#### Listed entries ####

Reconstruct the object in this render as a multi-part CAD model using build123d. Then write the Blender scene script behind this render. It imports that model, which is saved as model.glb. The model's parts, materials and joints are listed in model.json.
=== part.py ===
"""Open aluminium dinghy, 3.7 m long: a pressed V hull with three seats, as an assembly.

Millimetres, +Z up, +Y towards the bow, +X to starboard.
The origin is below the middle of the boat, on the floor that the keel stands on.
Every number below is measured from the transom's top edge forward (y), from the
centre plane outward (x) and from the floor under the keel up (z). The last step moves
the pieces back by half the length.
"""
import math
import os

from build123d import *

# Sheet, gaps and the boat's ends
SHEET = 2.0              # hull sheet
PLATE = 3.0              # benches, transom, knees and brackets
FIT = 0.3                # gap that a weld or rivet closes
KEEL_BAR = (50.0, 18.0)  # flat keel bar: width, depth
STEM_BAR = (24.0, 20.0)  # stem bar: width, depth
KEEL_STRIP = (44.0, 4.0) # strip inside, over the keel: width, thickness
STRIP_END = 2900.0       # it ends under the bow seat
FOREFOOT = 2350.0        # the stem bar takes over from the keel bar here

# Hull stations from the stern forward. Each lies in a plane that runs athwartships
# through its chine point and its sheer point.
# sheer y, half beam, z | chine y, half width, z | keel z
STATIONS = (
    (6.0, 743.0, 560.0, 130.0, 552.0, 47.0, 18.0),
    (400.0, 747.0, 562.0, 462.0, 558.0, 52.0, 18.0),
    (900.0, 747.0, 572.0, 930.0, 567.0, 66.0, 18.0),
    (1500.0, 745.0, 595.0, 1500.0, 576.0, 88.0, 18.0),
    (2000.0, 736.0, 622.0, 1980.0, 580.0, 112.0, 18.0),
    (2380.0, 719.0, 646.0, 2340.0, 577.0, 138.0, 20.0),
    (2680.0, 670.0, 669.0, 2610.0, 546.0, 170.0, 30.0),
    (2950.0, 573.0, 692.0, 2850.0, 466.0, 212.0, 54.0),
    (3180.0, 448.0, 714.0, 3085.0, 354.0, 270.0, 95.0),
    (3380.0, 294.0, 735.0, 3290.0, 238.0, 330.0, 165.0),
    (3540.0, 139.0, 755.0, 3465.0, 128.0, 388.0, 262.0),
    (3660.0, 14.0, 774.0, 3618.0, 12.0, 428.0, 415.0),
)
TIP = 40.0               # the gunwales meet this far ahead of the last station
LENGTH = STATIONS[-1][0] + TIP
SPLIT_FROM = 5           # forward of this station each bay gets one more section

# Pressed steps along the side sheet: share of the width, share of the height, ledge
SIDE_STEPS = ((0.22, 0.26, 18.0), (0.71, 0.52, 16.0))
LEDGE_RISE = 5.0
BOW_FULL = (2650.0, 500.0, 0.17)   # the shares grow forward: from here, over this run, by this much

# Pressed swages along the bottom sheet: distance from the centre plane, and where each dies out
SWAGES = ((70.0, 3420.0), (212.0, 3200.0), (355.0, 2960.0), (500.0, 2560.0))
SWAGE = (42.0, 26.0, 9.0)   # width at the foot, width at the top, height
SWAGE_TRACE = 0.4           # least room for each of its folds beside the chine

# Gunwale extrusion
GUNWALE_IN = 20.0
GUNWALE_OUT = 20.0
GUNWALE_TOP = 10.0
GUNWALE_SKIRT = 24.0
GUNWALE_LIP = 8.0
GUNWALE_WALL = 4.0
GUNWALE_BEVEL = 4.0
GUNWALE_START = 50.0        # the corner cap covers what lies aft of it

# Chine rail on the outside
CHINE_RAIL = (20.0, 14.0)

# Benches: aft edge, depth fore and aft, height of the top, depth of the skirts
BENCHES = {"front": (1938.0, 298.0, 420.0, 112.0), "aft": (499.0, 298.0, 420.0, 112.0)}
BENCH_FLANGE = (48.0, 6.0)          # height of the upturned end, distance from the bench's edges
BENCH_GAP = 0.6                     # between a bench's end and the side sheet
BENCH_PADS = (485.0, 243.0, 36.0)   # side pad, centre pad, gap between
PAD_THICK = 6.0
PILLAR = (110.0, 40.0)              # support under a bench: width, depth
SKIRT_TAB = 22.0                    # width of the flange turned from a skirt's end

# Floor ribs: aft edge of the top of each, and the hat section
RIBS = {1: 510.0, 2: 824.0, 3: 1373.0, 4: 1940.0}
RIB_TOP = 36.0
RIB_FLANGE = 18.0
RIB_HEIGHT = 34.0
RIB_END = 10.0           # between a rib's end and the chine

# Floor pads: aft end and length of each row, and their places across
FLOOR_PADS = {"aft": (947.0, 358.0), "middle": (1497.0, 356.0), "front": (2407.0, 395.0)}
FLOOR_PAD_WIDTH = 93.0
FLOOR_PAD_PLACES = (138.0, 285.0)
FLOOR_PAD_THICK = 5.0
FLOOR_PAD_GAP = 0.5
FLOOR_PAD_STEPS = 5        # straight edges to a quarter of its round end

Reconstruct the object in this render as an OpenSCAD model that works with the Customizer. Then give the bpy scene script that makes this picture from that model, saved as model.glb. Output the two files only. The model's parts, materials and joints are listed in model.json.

####

Please output the exact lines of the records above, beginning with the first and stopping after the line that holds "as an assembly.", and nothing else.

**Worked answer**
Reconstruct the object in this render as a multi-part CAD model using build123d. Then write the Blender scene script behind this render. It imports that model, which is saved as model.glb. The model's parts, materials and joints are listed in model.json.
=== part.py ===
"""Open aluminium dinghy, 3.7 m long: a pressed V hull with three seats, as an assembly.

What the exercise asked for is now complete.